Sous le baobab, Tilé pose les questions qui révèlent où elles se rejoignent, où elles s’opposent, et pourquoi elles ont besoin l’une de l’autre.

PositiveMinds | Histoires positives | Edition 069


Illustré par moi (A. Coulibaly) avec canva.com

Bonjour à toutes et à tous. Je suis Tilé — Soleil en bambara au Mali — voyageur, collectionneur de métaphores et intervieweur à temps partiel quand la conversation est trop importante pour être laissée au hasard. Aujourd'hui, je ne suis ni dans un studio ni dans une salle de conférence. Je me trouve sous un baobab, un lieu où, dans de nombreuses cultures africaines, les communautés se rassemblent pour écouter, débattre, transmettre des savoirs et régler les questions qui comptent.

Le baobab n’est pas seulement un arbre. C'est une archive vivante. Son ombre a entendu la voix des anciens et le rire des enfants, elle a abrité des vérités difficiles et des réconciliations fragiles. Ici, la conversation ne se presse pas. Ici, les mots portent le poids de la mémoire.

C’est la raison pour laquelle j’ai invité deux poids lourds — la localisation et la décolonisation — à me rejoindre ici. On les évoque souvent dans la même phrase, comme si l’une conduisait naturellement à l’autre. Mais aujourd'hui, elles vont parler pour elles-mêmes. Nous allons explorer les points où elles se rejoignent et où elles s’opposent, et nous verrons si elles peuvent vraiment travailler ensemble, du volume à la terre, de la surface aux racines.
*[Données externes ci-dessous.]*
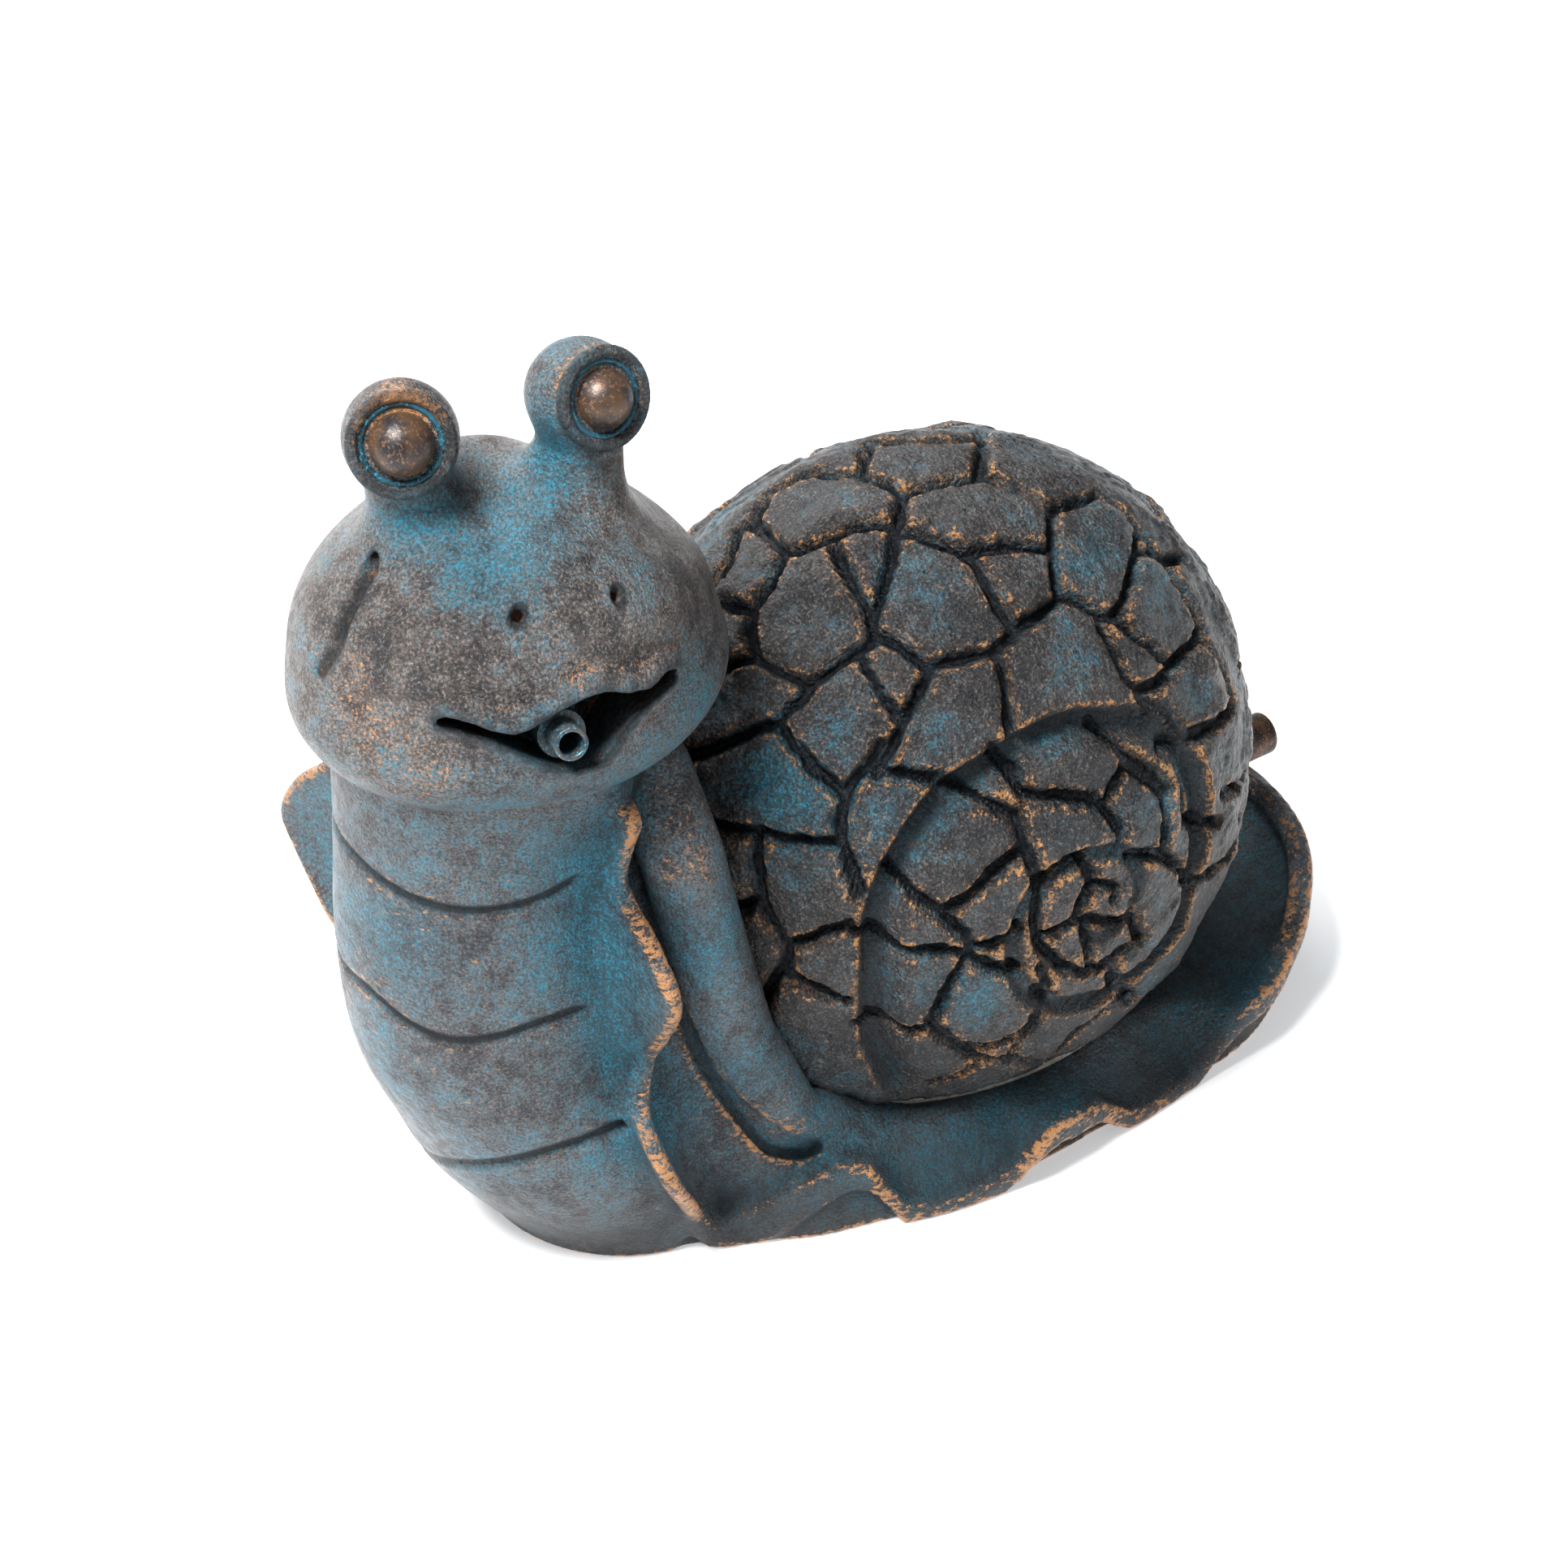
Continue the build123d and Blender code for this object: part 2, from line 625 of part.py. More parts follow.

1. Plus fort ne veut pas dire plus libre

Tilé : Localisation, quand tu augmentes le volume, est-ce suffisant pour changer le pouvoir ? Et Décolonisation, pourquoi être entendu·e ne revient pas à être libre ?

Localisation : Monter le volume est souvent la première étape. Passer le micro à des acteurs locaux change l’énergie dans la salle. Cela apporte des accents, des histoires et des perspectives qui étaient absentes. Cela dit : « Nous sommes là. Nous avons quelque chose à dire. » Pour celles et ceux longtemps exclus de la conversation, cette visibilité n’est pas symbolique — elle est personnelle.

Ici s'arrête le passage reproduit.